Your results might vary slightly in your time zone (since we chose an end time of the analysis to be relative to our local time zone). Thus, you may have analyzed a few hours more or less data than what was done in this example. Your prediction model could be slightly different and therefore your highest predicted value might be slightly different.

This approach could be useful for capacity planning, where you could ask something like "within the next 10 days, will my capacity exceed 80%?"

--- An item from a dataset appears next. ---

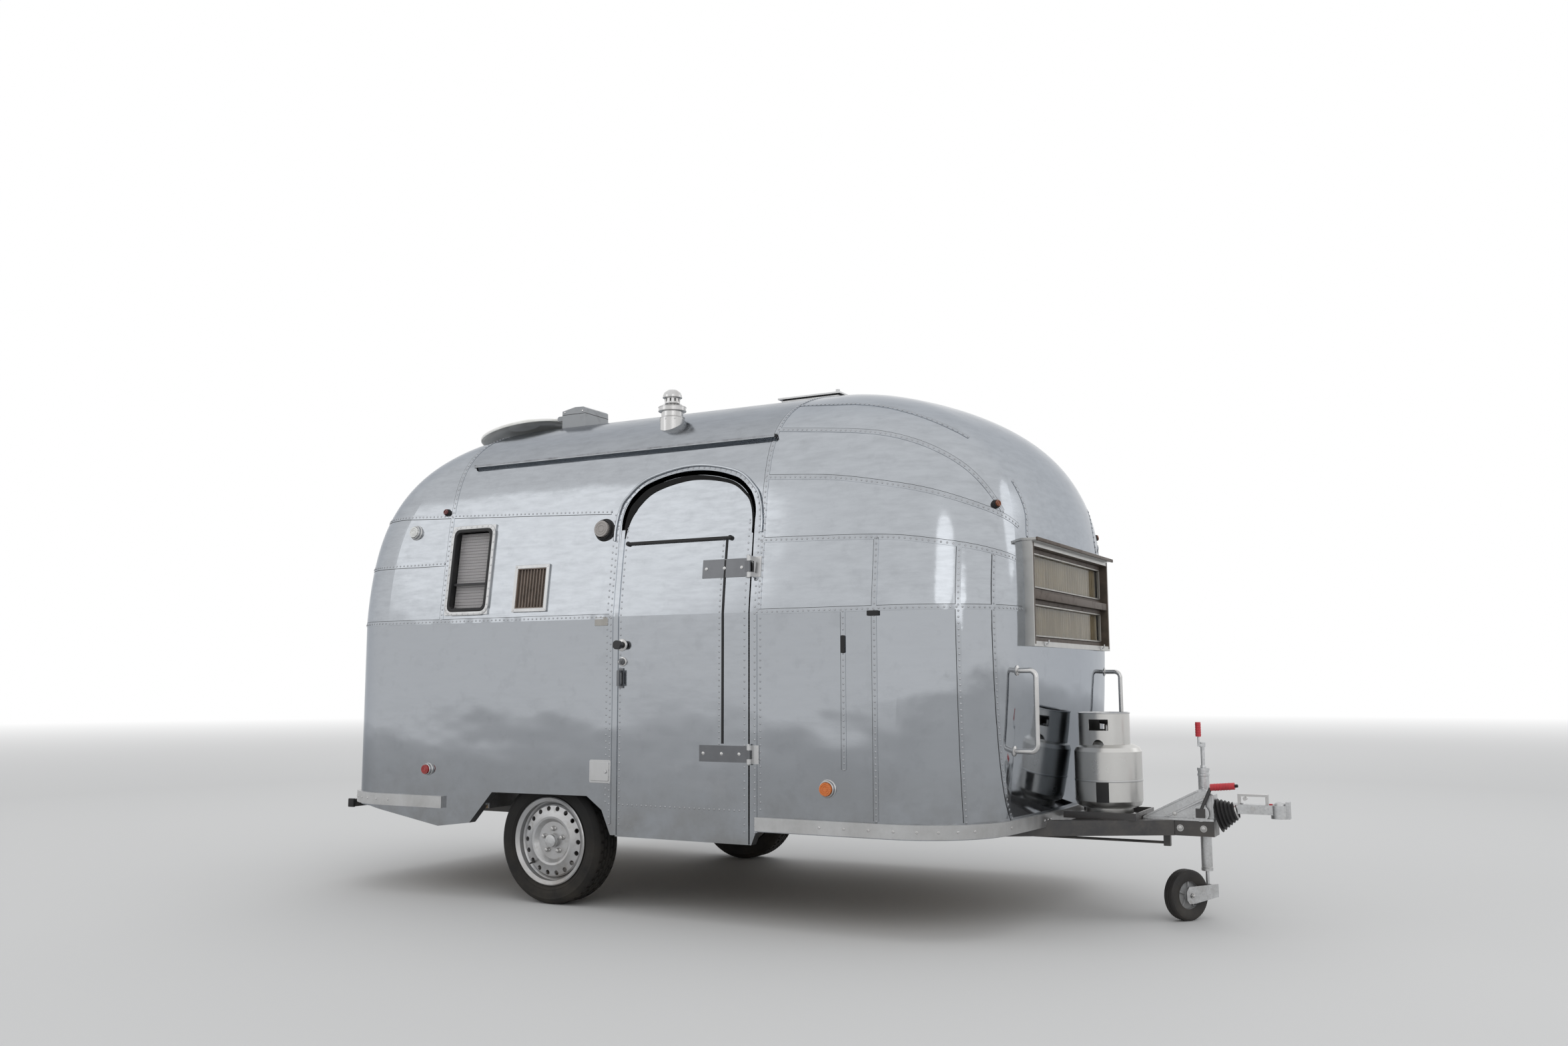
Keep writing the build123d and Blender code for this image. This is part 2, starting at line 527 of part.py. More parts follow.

If we want to see how well ML's forecasting did compared to the actual next ten days of the dataset (remember, the ML job's models haven't yet actually seen those days), we can return to the Job Management page and start the datafeed of the job to continue on and analyze the remainder of the data. To do so, click on the Start datafeed link from the menu on the right-hand side:

Once the dialog comes up, set the Search start time to Continue from 2017-02-38 23:45:00 (or whatever it says it is for your local time zone) and specify the Search end time to be March 11th, 2017 at 12:00 AM:

Once you have done this, return to the Single Metric Viewer for the job, ensure that you are viewing the correct range of time with the Kibana time picker, and click on the Forecast button to view the previously created forecast, as described earlier in this chapter. You will now be able to see the forecast values superimposed over the actual values from the data:

As described earlier in this chapter, there will be a slight discrepancy between the Elastic ML prediction of the data and the actual value that arrives in the future. This is because the predictions are probabilistic, and with probability comes a certain level of uncertainty. However, this does not diminish the usefulness of the forecasts. Combined with the proactive alerting of Watcher (as described in Chapter 6, Alerting on ML Analysis), we could have been alerted to the possibility of a breach. This proactive notification is especially useful when users cannot track hundreds or thousands of entities individually. Multi-metric forecasting will allow us to track those entities automatically.